[What you have to do]: Return exactly and only these lines: the first of the listing through the one containing "# Ice bucket".

#### Dataset extract ####

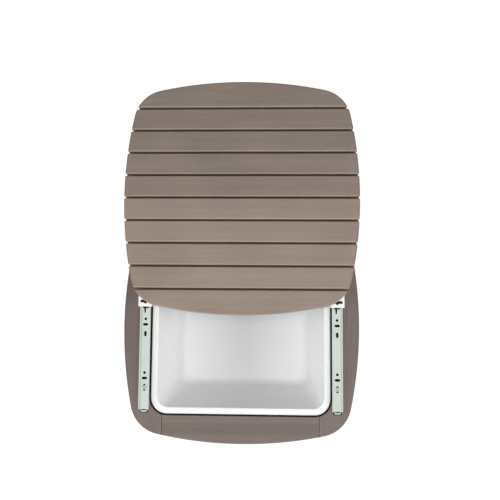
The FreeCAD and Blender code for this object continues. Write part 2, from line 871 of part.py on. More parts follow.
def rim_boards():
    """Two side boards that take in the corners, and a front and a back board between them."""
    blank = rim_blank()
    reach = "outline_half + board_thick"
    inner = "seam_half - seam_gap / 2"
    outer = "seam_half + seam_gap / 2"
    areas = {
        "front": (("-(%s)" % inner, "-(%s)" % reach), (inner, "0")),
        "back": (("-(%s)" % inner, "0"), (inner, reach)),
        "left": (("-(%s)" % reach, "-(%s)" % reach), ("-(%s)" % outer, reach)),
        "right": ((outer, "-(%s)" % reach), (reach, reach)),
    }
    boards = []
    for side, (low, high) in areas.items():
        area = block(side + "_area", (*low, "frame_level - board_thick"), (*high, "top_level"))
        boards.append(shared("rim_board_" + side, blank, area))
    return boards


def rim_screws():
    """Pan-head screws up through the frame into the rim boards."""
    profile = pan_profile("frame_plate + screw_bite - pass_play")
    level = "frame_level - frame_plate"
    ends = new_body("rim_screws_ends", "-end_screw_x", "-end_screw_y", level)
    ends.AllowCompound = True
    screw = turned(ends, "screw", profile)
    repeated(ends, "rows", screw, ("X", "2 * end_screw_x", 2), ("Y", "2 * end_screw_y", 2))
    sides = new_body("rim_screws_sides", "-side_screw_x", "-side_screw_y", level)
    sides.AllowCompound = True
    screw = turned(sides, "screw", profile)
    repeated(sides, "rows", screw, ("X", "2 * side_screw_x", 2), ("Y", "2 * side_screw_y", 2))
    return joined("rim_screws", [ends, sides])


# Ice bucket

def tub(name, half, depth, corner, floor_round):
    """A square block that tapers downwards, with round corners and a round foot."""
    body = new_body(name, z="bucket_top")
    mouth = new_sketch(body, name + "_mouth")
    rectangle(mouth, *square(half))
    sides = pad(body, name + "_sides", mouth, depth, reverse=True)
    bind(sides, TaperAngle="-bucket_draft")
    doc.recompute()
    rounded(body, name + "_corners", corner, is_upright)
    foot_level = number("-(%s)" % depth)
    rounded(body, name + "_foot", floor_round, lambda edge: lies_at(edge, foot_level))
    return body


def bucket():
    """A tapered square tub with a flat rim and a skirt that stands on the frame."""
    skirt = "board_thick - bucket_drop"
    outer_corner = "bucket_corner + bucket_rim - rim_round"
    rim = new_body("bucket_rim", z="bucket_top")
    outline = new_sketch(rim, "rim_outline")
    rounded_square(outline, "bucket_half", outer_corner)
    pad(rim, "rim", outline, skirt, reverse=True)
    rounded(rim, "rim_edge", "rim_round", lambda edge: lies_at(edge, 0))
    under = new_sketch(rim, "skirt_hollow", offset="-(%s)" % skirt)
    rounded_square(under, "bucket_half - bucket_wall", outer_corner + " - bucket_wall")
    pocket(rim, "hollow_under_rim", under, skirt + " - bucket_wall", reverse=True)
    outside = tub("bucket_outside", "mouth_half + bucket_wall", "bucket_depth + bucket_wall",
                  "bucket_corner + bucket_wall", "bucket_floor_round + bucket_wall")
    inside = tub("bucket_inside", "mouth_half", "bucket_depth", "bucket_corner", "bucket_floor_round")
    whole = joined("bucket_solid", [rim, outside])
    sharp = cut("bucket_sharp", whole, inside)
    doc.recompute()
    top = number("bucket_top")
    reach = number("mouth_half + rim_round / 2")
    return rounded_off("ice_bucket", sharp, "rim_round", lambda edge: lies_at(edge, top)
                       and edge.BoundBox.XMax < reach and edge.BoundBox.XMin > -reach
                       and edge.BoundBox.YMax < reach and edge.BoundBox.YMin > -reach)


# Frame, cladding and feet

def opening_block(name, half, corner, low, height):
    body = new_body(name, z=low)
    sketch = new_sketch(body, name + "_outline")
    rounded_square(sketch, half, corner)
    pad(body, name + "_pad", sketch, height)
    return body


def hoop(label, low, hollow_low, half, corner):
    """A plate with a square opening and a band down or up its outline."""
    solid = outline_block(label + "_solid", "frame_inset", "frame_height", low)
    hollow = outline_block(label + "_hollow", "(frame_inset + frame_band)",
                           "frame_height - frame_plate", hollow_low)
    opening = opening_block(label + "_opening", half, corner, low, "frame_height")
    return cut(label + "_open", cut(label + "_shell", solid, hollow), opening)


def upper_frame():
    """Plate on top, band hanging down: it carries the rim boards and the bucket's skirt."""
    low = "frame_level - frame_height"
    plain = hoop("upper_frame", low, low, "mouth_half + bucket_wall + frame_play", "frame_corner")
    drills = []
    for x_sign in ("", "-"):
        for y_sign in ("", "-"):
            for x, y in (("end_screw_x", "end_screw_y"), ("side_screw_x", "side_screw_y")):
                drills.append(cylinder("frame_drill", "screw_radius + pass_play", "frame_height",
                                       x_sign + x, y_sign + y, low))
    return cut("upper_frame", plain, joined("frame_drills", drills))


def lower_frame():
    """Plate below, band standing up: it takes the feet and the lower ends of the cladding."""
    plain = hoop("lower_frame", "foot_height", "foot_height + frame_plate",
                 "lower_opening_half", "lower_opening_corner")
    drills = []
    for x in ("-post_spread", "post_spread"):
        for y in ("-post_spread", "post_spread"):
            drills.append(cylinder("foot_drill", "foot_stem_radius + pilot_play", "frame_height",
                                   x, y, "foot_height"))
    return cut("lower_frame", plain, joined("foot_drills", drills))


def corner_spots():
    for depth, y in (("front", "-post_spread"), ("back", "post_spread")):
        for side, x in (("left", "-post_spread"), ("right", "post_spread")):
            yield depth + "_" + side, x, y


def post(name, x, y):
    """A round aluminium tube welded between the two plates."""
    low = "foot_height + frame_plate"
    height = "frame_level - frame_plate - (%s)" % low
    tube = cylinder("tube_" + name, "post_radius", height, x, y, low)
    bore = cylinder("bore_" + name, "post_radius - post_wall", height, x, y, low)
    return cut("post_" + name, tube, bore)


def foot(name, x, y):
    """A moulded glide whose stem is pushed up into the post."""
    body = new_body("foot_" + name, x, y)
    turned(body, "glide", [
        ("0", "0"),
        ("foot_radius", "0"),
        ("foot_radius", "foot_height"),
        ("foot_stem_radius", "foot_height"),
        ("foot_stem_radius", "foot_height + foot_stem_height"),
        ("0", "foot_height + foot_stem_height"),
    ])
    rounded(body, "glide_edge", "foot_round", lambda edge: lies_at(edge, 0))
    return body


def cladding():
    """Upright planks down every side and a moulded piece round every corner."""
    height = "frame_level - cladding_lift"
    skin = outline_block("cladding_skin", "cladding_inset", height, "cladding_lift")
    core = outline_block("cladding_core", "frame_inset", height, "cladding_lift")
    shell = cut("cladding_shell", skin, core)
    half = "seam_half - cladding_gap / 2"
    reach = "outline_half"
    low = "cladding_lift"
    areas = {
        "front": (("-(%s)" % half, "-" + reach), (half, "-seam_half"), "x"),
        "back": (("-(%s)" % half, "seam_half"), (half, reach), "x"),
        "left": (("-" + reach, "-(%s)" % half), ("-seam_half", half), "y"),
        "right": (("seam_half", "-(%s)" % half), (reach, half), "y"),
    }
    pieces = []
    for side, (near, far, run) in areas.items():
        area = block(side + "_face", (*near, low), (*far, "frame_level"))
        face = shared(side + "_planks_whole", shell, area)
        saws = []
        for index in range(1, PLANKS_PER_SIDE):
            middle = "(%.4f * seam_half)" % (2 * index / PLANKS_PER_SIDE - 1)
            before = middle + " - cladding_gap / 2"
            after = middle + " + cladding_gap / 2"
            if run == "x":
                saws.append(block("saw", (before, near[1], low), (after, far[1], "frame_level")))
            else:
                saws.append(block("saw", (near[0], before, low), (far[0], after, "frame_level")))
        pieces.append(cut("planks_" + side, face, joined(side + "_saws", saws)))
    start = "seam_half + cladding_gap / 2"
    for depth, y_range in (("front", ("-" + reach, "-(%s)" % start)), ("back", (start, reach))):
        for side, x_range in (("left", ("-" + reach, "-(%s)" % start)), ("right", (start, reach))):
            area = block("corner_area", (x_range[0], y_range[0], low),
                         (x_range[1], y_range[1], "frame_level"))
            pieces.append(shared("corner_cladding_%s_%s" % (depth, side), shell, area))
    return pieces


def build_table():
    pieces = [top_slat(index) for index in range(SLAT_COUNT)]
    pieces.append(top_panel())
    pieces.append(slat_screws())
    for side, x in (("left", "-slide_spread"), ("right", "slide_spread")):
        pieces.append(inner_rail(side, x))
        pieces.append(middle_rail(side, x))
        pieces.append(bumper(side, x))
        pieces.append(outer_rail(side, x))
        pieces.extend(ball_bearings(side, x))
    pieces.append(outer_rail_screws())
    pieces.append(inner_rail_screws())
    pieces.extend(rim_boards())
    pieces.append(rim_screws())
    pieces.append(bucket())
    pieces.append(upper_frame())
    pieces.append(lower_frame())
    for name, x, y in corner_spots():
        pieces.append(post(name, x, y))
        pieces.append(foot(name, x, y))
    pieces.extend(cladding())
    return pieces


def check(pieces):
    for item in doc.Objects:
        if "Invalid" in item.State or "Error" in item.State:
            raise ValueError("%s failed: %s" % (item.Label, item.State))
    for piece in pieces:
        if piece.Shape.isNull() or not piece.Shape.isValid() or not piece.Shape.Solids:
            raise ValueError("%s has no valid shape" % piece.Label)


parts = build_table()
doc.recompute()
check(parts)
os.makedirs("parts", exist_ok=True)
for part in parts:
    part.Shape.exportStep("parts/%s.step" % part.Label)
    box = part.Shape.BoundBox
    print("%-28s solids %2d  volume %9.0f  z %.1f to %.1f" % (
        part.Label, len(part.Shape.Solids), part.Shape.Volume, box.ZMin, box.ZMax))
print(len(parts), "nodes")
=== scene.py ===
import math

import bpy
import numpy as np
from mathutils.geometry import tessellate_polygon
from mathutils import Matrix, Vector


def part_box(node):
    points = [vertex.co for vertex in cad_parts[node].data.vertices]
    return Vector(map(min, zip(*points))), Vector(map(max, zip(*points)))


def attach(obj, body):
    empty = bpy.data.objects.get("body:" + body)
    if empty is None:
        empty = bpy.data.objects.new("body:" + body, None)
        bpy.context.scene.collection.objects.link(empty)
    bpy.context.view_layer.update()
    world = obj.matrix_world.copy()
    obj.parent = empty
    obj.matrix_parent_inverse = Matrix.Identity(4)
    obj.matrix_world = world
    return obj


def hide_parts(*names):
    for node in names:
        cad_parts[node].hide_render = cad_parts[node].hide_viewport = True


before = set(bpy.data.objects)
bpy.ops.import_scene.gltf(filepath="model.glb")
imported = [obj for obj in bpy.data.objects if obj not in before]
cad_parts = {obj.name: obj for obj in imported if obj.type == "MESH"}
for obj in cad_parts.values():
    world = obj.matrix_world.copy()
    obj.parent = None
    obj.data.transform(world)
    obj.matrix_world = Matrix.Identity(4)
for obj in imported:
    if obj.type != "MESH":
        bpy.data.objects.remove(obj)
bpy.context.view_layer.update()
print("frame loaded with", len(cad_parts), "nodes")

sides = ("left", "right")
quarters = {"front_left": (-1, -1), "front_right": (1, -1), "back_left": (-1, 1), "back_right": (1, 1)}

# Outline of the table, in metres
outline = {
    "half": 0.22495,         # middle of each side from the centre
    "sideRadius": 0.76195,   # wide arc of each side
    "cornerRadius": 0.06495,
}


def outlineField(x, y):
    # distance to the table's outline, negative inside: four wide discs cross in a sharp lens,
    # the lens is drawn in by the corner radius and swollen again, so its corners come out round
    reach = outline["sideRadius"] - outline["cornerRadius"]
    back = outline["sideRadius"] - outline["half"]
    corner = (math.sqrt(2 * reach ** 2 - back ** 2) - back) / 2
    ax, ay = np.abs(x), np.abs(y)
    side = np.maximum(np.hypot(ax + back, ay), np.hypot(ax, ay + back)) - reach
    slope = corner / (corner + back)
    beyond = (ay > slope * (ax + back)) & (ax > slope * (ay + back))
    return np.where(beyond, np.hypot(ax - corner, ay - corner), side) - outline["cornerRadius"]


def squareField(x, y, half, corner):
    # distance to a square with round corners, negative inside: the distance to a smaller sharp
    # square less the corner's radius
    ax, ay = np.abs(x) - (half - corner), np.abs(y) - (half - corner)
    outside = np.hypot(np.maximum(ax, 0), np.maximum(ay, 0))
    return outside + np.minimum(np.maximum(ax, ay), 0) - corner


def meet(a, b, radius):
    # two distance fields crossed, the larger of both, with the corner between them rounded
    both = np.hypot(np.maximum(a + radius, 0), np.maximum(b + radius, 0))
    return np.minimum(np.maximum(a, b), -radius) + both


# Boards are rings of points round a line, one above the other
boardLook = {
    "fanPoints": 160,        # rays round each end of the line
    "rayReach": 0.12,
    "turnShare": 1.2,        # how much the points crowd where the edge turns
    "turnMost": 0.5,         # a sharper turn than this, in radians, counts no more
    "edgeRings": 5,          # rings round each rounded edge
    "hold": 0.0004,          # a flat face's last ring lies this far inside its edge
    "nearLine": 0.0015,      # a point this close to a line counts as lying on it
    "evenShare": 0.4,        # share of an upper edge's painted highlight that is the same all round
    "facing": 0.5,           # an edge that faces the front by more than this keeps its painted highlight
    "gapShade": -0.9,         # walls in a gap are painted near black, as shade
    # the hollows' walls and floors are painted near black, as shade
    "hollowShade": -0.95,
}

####

[Exercise response]:
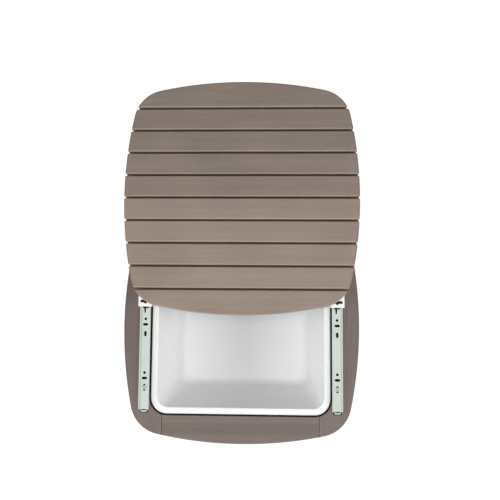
The FreeCAD and Blender code for this object continues. Write part 2, from line 871 of part.py on. More parts follow.
def rim_boards():
    """Two side boards that take in the corners, and a front and a back board between them."""
    blank = rim_blank()
    reach = "outline_half + board_thick"
    inner = "seam_half - seam_gap / 2"
    outer = "seam_half + seam_gap / 2"
    areas = {
        "front": (("-(%s)" % inner, "-(%s)" % reach), (inner, "0")),
        "back": (("-(%s)" % inner, "0"), (inner, reach)),
        "left": (("-(%s)" % reach, "-(%s)" % reach), ("-(%s)" % outer, reach)),
        "right": ((outer, "-(%s)" % reach), (reach, reach)),
    }
    boards = []
    for side, (low, high) in areas.items():
        area = block(side + "_area", (*low, "frame_level - board_thick"), (*high, "top_level"))
        boards.append(shared("rim_board_" + side, blank, area))
    return boards


def rim_screws():
    """Pan-head screws up through the frame into the rim boards."""
    profile = pan_profile("frame_plate + screw_bite - pass_play")
    level = "frame_level - frame_plate"
    ends = new_body("rim_screws_ends", "-end_screw_x", "-end_screw_y", level)
    ends.AllowCompound = True
    screw = turned(ends, "screw", profile)
    repeated(ends, "rows", screw, ("X", "2 * end_screw_x", 2), ("Y", "2 * end_screw_y", 2))
    sides = new_body("rim_screws_sides", "-side_screw_x", "-side_screw_y", level)
    sides.AllowCompound = True
    screw = turned(sides, "screw", profile)
    repeated(sides, "rows", screw, ("X", "2 * side_screw_x", 2), ("Y", "2 * side_screw_y", 2))
    return joined("rim_screws", [ends, sides])


# Ice bucket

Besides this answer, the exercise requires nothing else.